__PROBLEM DESCRIPTION__
Hunt for the word "materials" across the entries below, copying each line that holds it.

__RECORDS FOR THE TASK__
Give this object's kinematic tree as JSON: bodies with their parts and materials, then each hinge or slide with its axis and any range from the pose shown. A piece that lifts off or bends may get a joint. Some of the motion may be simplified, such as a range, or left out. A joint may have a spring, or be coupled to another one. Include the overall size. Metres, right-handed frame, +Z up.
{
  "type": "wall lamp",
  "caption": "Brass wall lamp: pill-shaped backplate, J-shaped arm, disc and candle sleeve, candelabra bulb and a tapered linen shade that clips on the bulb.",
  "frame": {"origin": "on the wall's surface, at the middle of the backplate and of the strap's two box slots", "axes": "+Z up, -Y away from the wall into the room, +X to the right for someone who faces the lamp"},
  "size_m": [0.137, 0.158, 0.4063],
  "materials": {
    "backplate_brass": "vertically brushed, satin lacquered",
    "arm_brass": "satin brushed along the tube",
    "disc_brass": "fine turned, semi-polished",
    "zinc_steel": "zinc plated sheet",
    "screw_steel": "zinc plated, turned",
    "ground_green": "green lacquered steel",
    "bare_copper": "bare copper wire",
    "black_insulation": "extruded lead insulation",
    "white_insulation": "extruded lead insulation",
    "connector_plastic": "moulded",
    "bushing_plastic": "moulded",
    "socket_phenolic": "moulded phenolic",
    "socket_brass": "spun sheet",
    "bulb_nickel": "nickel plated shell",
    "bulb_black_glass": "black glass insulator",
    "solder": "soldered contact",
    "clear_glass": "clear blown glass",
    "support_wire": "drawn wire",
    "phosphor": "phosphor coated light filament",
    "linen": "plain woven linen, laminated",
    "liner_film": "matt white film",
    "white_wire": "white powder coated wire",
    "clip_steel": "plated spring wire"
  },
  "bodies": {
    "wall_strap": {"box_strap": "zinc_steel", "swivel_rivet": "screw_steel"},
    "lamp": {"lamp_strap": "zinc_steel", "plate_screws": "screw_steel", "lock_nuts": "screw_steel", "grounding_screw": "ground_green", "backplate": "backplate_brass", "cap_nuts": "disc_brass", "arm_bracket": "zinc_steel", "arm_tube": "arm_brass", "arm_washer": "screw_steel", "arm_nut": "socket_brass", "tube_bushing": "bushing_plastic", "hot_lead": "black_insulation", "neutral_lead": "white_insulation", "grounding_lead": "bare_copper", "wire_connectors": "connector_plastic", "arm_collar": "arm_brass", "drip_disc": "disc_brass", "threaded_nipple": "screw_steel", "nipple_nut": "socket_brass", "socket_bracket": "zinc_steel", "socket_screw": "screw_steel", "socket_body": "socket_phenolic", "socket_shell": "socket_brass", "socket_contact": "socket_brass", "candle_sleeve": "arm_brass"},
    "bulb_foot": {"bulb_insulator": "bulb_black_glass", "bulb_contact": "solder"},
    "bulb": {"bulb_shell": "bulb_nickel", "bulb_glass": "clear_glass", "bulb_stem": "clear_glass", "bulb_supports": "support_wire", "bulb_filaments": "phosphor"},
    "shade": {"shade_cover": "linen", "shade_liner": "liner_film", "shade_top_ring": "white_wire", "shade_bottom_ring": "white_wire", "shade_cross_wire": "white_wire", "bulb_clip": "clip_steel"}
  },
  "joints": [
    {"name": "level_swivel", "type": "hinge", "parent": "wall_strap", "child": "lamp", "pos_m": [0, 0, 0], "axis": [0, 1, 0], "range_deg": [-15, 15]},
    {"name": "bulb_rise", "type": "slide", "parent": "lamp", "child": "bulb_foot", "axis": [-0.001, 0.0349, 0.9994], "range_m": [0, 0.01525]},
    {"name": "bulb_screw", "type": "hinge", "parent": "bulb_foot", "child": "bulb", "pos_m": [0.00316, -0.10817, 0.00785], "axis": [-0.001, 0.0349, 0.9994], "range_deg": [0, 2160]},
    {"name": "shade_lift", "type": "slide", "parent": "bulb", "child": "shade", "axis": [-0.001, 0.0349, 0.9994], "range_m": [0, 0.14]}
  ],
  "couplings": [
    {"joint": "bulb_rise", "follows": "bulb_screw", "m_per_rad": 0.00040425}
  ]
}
--
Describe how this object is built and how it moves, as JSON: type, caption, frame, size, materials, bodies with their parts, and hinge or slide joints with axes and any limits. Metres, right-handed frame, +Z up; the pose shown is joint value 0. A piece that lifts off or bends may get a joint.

__FINISHED EXERCISE__
Give this object's kinematic tree as JSON: bodies with their parts and materials, then each hinge or slide with its axis and any range from the pose shown. A piece that lifts off or bends may get a joint. Some of the motion may be simplified, such as a range, or left out. A joint may have a spring, or be coupled to another one. Include the overall size. Metres, right-handed frame, +Z up.
  "materials": {
Describe how this object is built and how it moves, as JSON: type, caption, frame, size, materials, bodies with their parts, and hinge or slide joints with axes and any limits. Metres, right-handed frame, +Z up; the pose shown is joint value 0. A piece that lifts off or bends may get a joint.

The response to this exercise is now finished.